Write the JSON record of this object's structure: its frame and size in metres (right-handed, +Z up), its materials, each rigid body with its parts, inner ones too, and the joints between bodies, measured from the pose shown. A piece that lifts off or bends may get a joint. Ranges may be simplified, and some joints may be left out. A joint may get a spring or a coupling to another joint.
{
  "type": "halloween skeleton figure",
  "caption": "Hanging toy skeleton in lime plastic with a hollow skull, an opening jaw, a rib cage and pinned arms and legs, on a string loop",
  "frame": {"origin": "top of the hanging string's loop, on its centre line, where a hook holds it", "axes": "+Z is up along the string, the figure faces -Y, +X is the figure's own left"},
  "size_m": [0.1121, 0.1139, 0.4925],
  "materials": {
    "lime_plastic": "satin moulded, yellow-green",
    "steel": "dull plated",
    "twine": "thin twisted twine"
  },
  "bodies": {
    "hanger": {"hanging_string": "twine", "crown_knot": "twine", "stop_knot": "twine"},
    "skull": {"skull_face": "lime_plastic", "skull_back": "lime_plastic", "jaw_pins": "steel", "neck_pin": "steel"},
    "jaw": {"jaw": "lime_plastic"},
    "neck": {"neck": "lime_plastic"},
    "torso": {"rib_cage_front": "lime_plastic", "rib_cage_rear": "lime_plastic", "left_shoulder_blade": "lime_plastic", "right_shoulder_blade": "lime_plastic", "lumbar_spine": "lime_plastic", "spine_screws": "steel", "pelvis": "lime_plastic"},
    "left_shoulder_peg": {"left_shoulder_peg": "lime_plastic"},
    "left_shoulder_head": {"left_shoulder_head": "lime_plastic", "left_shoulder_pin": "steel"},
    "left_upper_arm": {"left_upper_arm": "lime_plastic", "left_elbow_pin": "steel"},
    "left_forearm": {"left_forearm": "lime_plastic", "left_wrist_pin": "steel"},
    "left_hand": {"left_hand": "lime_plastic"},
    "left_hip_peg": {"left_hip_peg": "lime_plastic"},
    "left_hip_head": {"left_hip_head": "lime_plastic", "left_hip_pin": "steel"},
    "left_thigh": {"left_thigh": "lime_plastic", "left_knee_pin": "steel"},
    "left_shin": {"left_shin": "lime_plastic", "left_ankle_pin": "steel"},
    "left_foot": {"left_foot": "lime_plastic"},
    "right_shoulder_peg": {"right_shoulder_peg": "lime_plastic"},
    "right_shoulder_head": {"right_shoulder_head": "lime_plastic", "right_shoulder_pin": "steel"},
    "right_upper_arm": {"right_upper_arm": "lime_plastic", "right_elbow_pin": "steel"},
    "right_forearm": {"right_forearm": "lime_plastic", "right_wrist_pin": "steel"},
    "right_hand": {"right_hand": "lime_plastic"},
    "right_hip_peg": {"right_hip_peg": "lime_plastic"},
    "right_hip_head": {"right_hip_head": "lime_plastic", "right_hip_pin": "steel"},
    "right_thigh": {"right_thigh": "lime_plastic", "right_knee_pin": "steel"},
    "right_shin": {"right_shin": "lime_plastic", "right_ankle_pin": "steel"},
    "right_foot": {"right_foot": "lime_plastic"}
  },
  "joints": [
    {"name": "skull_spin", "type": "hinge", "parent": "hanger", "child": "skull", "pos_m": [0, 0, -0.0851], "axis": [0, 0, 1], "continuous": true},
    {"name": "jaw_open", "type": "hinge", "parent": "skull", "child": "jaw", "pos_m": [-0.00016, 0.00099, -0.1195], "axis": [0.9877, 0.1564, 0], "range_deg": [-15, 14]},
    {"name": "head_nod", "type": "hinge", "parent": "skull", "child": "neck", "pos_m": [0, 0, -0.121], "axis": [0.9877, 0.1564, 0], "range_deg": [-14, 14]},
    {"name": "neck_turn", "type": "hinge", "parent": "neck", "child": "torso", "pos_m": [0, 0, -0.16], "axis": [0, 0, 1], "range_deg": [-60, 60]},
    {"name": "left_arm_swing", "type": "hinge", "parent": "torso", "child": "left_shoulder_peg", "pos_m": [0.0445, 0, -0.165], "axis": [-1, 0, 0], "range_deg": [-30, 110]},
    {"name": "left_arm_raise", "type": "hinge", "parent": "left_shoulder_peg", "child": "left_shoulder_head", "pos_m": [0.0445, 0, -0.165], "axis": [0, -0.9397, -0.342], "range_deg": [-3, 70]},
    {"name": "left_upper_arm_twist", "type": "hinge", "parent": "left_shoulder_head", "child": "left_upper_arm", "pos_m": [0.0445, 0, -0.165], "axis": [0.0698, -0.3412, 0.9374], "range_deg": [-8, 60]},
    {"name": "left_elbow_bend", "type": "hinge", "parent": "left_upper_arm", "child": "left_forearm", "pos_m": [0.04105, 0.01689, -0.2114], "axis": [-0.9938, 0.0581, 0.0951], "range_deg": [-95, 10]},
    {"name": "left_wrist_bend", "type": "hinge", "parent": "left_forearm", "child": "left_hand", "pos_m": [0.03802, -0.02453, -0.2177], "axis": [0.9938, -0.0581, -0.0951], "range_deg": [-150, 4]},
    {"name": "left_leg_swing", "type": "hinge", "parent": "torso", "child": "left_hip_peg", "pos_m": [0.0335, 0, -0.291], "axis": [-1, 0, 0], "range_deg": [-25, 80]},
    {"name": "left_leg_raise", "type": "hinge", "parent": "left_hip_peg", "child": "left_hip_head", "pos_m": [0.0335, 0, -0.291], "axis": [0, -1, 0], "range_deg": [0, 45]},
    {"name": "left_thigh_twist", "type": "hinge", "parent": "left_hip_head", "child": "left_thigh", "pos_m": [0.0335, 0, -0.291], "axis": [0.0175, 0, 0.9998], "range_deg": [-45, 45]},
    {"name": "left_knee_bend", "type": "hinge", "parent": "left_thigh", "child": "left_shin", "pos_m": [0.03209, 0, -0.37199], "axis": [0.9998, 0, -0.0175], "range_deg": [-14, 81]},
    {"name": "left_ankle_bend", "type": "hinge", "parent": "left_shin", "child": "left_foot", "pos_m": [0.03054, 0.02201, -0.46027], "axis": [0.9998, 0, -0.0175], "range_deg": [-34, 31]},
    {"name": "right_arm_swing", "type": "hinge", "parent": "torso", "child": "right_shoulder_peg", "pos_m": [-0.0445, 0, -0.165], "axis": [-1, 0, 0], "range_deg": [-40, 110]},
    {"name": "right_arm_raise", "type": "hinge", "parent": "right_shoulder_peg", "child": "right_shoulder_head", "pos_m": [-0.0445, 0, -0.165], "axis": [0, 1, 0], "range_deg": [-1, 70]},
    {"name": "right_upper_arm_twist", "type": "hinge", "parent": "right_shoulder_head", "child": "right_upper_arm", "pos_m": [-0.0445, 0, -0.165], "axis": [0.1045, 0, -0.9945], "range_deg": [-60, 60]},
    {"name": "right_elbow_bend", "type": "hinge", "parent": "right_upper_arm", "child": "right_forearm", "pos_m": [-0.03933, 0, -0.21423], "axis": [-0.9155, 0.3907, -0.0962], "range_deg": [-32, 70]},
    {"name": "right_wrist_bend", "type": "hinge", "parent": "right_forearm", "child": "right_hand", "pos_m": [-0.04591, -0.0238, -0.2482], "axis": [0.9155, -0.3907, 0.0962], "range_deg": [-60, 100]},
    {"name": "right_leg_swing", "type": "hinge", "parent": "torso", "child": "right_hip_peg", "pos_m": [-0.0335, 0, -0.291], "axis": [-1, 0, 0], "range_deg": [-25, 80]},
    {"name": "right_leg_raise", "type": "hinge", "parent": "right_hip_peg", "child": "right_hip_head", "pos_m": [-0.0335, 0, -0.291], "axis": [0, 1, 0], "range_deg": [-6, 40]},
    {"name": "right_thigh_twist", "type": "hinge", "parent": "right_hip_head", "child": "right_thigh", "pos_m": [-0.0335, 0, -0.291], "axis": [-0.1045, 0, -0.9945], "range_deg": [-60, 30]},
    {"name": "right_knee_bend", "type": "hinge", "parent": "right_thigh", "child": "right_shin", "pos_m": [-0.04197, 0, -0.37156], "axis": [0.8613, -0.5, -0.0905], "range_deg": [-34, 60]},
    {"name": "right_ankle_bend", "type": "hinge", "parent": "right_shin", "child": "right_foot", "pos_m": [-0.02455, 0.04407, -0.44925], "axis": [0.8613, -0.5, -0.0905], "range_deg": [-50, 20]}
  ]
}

########################################

▸ Exercise: Lines that hold the word "joints" are the ones to return, every one of them.

▸ Final answer:
Write the JSON record of this object's structure: its frame and size in metres (right-handed, +Z up), its materials, each rigid body with its parts, inner ones too, and the joints between bodies, measured from the pose shown. A piece that lifts off or bends may get a joint. Ranges may be simplified, and some joints may be left out. A joint may get a spring or a coupling to another joint.
  "joints": [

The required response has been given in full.